A passerby finally pressed the emergency stop button, but Michael's clothes continued to strangle him. Nathan whipped out his pocket knife to cut off the clothes, but they were wrapped so tightly around Michael's body that Nathan could barely slip the knife under them.

Meanwhile, a concession stand employee had called 911 and was speaking with dispatcher Don Papineau, but her heavy accent prevented him from understanding what the emergency was.

When another commuter, James Hilson, stopped to help Michael, Nathan handed him the knife, told him to keep cutting, and then ran to talk to the dispatcher. "Is he breathing?" asked Papineau. "Not from what we can tell," replied Nathan, so Papineau asked him to check on Michael's breathing and report back to him. By the time Nathan arrived at the escalator, Michael had begun screaming again. "It was the most beautiful sound I'd ever heard," recalls Nathan.

Rescuers from the Calgary Fire Department arrived on the scene, including paramedic Doug Lewis, who couldn't believe his eyes. How could Michael possibly have become trapped like that, he mused. It looked as if part of his body had been pulled into the escalator plates. His right arm had become severely twisted and was turning blue from loss of blood circulation. His face was covered with small blood spots, indicating intense suffocation.

In order to free Michael, rescuers needed to lift off the metal plates. There was so much clothing and skin trapped under them, it was difficult to loosen the screws.

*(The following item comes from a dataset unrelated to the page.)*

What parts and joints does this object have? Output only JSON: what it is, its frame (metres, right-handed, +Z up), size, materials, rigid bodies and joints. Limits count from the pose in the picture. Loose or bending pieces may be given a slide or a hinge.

When the plates had been removed, rescuers got a good look at Michael. His right arm was broken and he had pinch marks from his shoulder down to his hips. Lewis felt that the boy was lucky to have escaped with such relatively minor injuries considering what he'd been through.

"Nathan is eighteen years old," says Stephanie, "and he's got a good head on his shoulders for doing what he did. I couldn't express enough thanks to him. If he hadn't been there, Michael probably would have died." Paramedic Lewis says parents need to realize that escalators pose a danger to children. He advises that when an escalator is nearby, parents take their children by the hand and make sure their clothing isn't dangling. Michael also has good advice for children. "You should stay where your mommy is. And Daddy." "Michael's a junior Evel Knievel," says Stephanie. "He's not afraid to do anything. Except he doesn't like to go near an escalator now unless he's right beside me holding my hand."